Nonlinear Model Order Reduction of Power Grid Networks using Quadratic Manifolds
Farhana Farooq, Danish Rafiq
TL;DR
The paper addresses the computational burden of transient stability analysis in large-scale power grids by introducing a nonlinear projection-based MOR that uses a quadratic manifold to augment a POD basis with a learned quadratic correction. A regularized least-squares procedure constructs the quadratic mapping, enabling accurate modeling of nonlinear rotor-swing dynamics without increasing reduced coordinates. The approach is validated on benchmark systems (IEEE 118-bus, IEEE 300-bus, and Polish 2736-bus) under normal and fault conditions, showing improved trajectory accuracy and higher snapshot-energy retention compared with linear POD, albeit with some online-cost overhead. The work provides a practical algorithm and publicly available code, offering a compact, data-driven surrogate suitable for fast dynamic simulations and online stability monitoring.
Abstract
The increasing size and complexity of modern power systems have led to a high-dimensional mathematical model for transient stability studies, rendering full-scale simulations computationally burdensome. While dimensionality reduction is essential for reducing this complexity, conventional approaches in power systems predominantly rely on linear projection methods.

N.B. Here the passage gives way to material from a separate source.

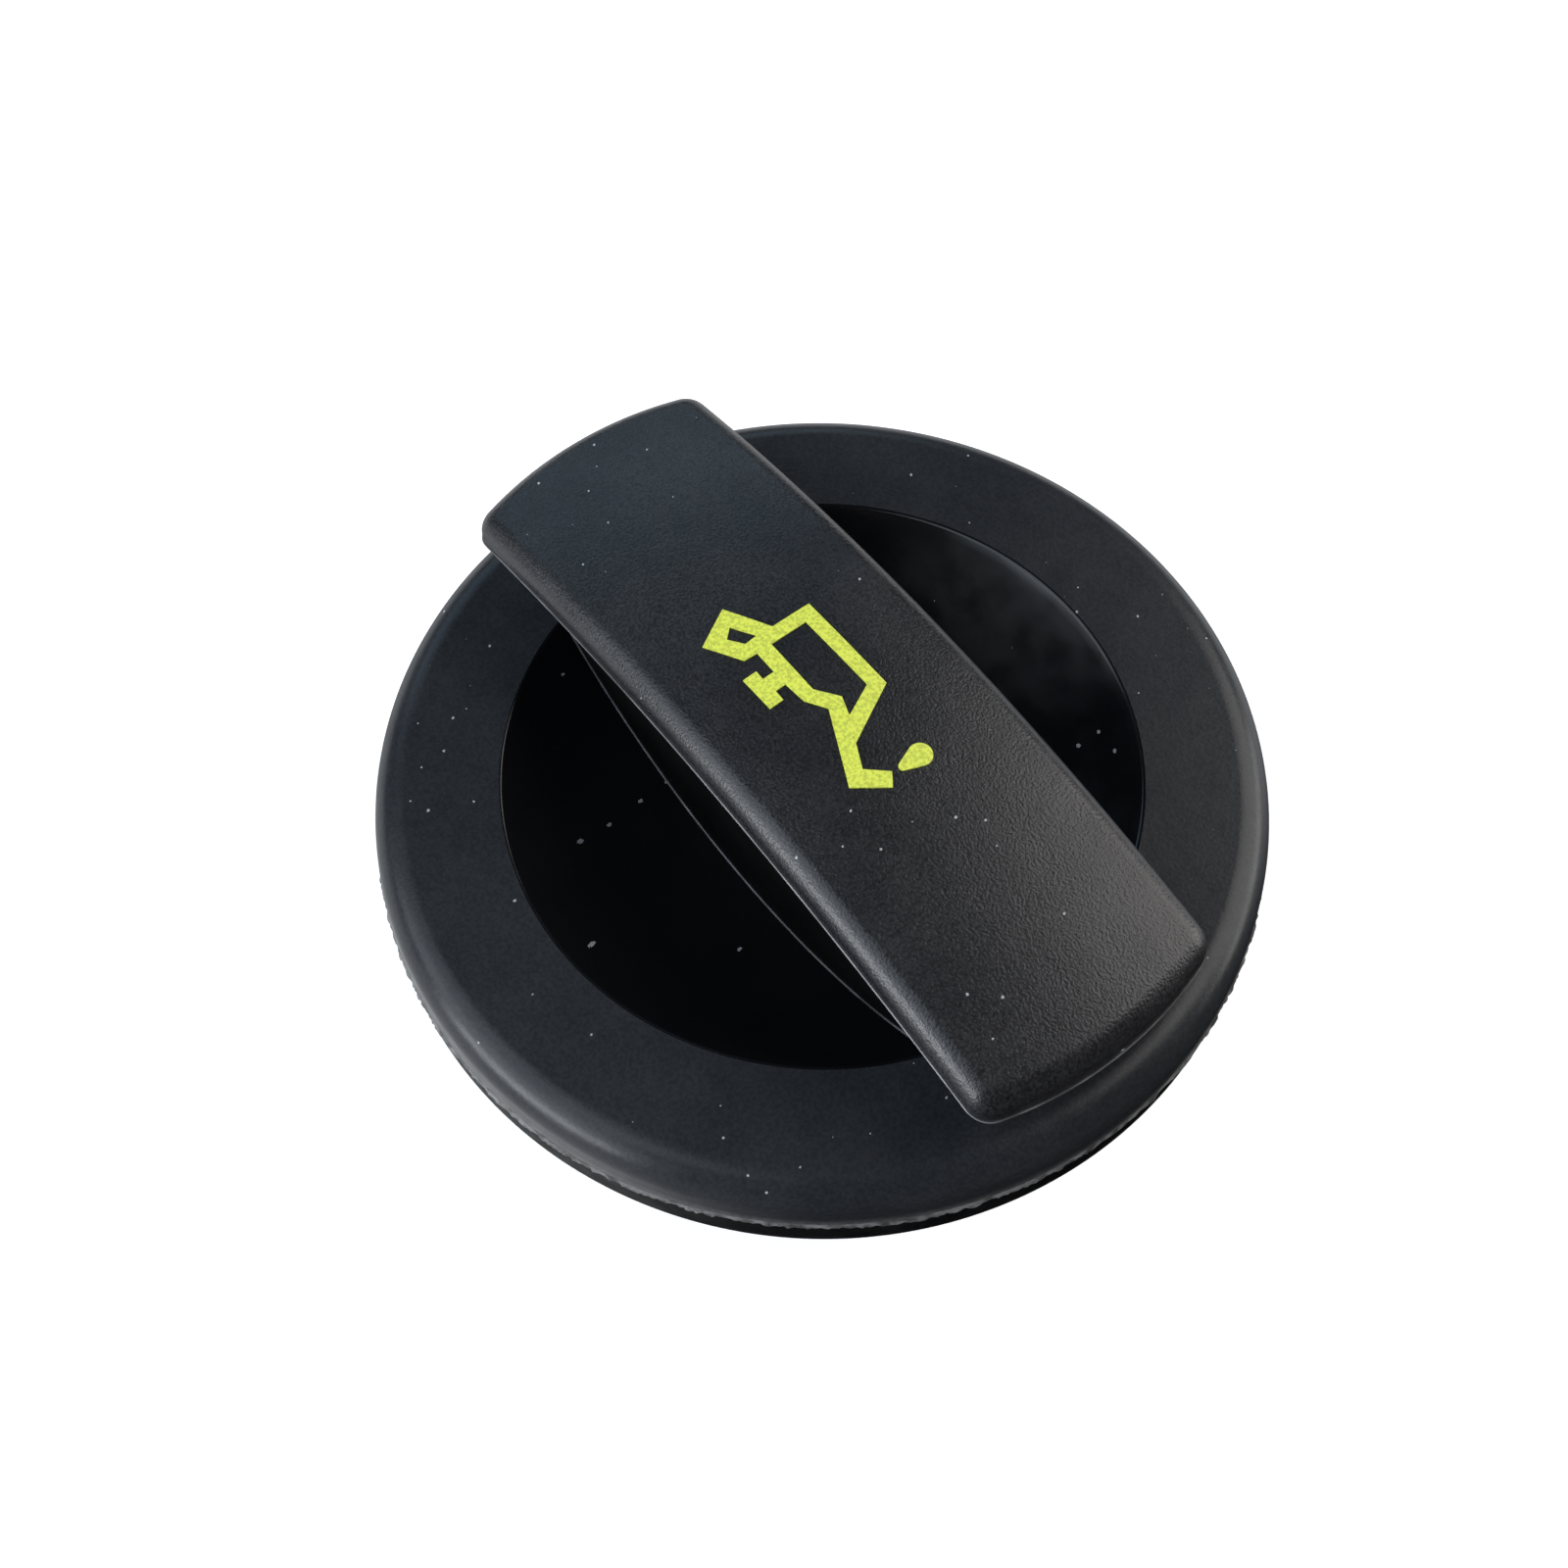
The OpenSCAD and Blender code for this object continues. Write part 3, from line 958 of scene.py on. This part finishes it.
@dataclass
class FootLine:
    """The fine pale line along the web's foot in the dish, on both sides."""

    radius: float = 0.13
    # Angle in degrees by which each line ends short of the dish's rim
    end_gap: float = 1.0
    sides: int = 8
    steps: int = 160

    def build(self, material: bpy.types.Material) -> bpy.types.Object:
        """Builds both lines as closed thin beads.

        Args:
            material: Their finish.

        Returns:
            The piece.
        """
        s = SIZES
        sweep_r = math.sqrt(s.dish_r**2 - s.web_half_w**2)
        rim_x = math.sqrt(s.dish_rim_r**2 - s.web_half_w**2)
        reach = math.degrees(math.asin(rim_x / sweep_r)) - self.end_gap
        shape = Shape("web_foot_line")
        turn = Matrix.Rotation(math.radians(reach), 4, "Y")
        for side in (-1, 1):
            bead = Shape("bead")
            round_path = Path().arc(0, -sweep_r, self.radius, 0, 360, self.sides)
            bead.draw(round_path, lambda x, z: turn @ Vector((0, side * s.web_half_w + x, z)), True)
            bead.fill()
            bead.spin(Y_AXIS, -2 * reach, self.steps)
            mesh = bpy.data.meshes.new("bead")
            bead.bm.to_mesh(mesh)
            shape.bm.from_mesh(mesh)
            bpy.data.meshes.remove(mesh)
        bmesh.ops.translate(shape.bm, verts=shape.bm.verts, vec=(0, 0, s.dish_centre_z))
        piece = shape.finish([material])
        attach(piece, "root")
        return piece


@dataclass
class LipHighlightBead:
    """A fine bead along the bar's lower edge, all round, whose pale colour is a painted highlight."""

    radius: float = 0.11
    rise: float = 0.2
    step: float = 1.2

    def build(self, outline: Path, material: bpy.types.Material) -> bpy.types.Object:
        """Builds the line as one closed thin bead.

        Args:
            outline: The bar's plan.
            material: Its finish.

        Returns:
            The piece.
        """
        s = SIZES
        points = outline.fine(self.step)
        curve = bpy.data.curves.new("lip", "CURVE")
        curve.dimensions = "3D"
        curve.bevel_depth = self.radius
        curve.bevel_resolution = 1
        line = curve.splines.new("POLY")
        line.points.add(len(points) - 1)
        line.use_cyclic_u = True
        for point, (x, y) in zip(line.points, points):
            point.co = (x, y, s.arch_centre_z + math.sqrt((s.arch_r - s.lip_h) ** 2 - x**2) + self.rise, 1)
        drawn = bpy.data.objects.new("lip", curve)
        shape = Shape("bar_lip_highlight")
        shape.bm.from_mesh(drawn.to_mesh())
        drawn.to_mesh_clear()
        bpy.data.objects.remove(drawn)
        bpy.data.curves.remove(curve)
        shape.outward()
        piece = shape.finish([material])
        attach(piece, "root")
        return piece


@dataclass
class PrintedCan:
    """The printed oil can and the drop that falls from its spout: a skin of ink that follows the bar's top.

    The figure's points are millimetres to the right and up, with the can upright and its spout to the right.
    """

    outline: tuple[Point, ...] = (
        (-10.8, 2), (-8.9, 5.4), (-5.7, 3.6), (-5.6, 2.4), (-3.4, 2.4), (-3.4, 3.5), (-4.3, 3.5), (-4.3, 4.8),
        (-0.9, 4.7), (-0.9, 3.4), (-1.9, 3.4), (-1.9, 2.4), (0.2, 2.2), (1.9, 1.1), (8.3, 4.1), (10.3, 1.4),
        (9.2, 0.6), (7.7, 2.3), (5.6, 1.3), (2.8, -4), (-6.9, -3.8), (-6.9, -0.1),
    )
    window: tuple[Point, ...] = ((-5.6, -2.5), (2, -2.7), (3.4, 0.2), (1.7, -0.4), (-0.2, 1), (-5.6, 1))
    loop: tuple[Point, ...] = ((-9, 2.6), (-7, 1.4), (-6.9, 2.6), (-8.2, 3.5))
    drop_x: float = 9.35
    drop_y: float = -2.1
    drop_r: float = 1.0
    drop_tip_y: float = -0.38
    drop_tip_r: float = 0.38
    ink_t: float = 0.12
    sunk: float = 0.03
    slices_end: float = 12.0
    slices_step: float = 1.0

    def figure(self, name: str, points: Sequence[Point], past: float) -> Shape:
        """Makes an upright block with the plan of a part of the figure.

        Args:
            name: Name of the block.
            points: The plan.
            past: How far the block reaches past the heights 0 and 1.

        Returns:
            The block.
        """
        path = Path()
        for x, y in points:
            path.to(x, -y)
        return Shape.prism(name, path, -past, 1 + past)

    def drop(self) -> Shape:
        """Makes the drop: a round end, a small round tip and straight flanks that touch both."""
        lean = math.degrees(math.asin((self.drop_r - self.drop_tip_r) / (self.drop_tip_y - self.drop_y)))
        path = Path().arc(self.drop_x, -self.drop_y, self.drop_r, -lean, 180 + lean, 24)
        path.arc(self.drop_x, -self.drop_tip_y, self.drop_tip_r, 180 + lean, 360 - lean, 12)
        return Shape.prism("drop", path, 0, 1)

    def build(self, material: bpy.types.Material) -> bpy.types.Object:
        """Builds the ink as closed skins on the bar.

        Args:
            material: Its finish.

        Returns:
            The piece.
        """
        shape = self.figure("oil_can_ink", self.outline, 0)
        shape.combine(self.figure("window", self.window, PAST), Operation.CUT)
        shape.combine(self.figure("loop", self.loop, PAST), Operation.CUT)
        shape.combine(self.drop(), Operation.JOIN)
        for axis in (X_AXIS, Y_AXIS):
            shape.slices(axis, self.slices_end, self.slices_step)
        for vert in shape.bm.verts:
            rise = self.ink_t if vert.co.z > 0.5 else -self.sunk
            vert.co.z = SIZES.bar_top_z(vert.co.x, vert.co.y) + rise
        shape.outward()
        piece = shape.finish([material])
        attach(piece, "root")
        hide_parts("oil_can_print")
        return piece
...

Such linear subspaces have limited capability for representing the inherently nonlinear swing dynamics of synchronous machines, often resulting in poor approximations and inefficient compression. To address these limitations, this paper introduces a quadratic manifold-based model order reduction (MOR) framework to accelerate the transient dynamic simulations in power systems. The proposed method combines the linear proper orthogonal decomposition (POD) basis with a learned quadratic correction term that minimizes the reconstruction error. This yields a scalable MOR strategy capable of handling strongly nonlinear behaviors, particularly those arising during fast-acting faults, where linear techniques typically fail. The method is tested on a range of benchmark power system models of increasing size and complexity. In addition, we provide a detailed numerical algorithm for constructing the quadratic manifold, along with the corresponding implementation code.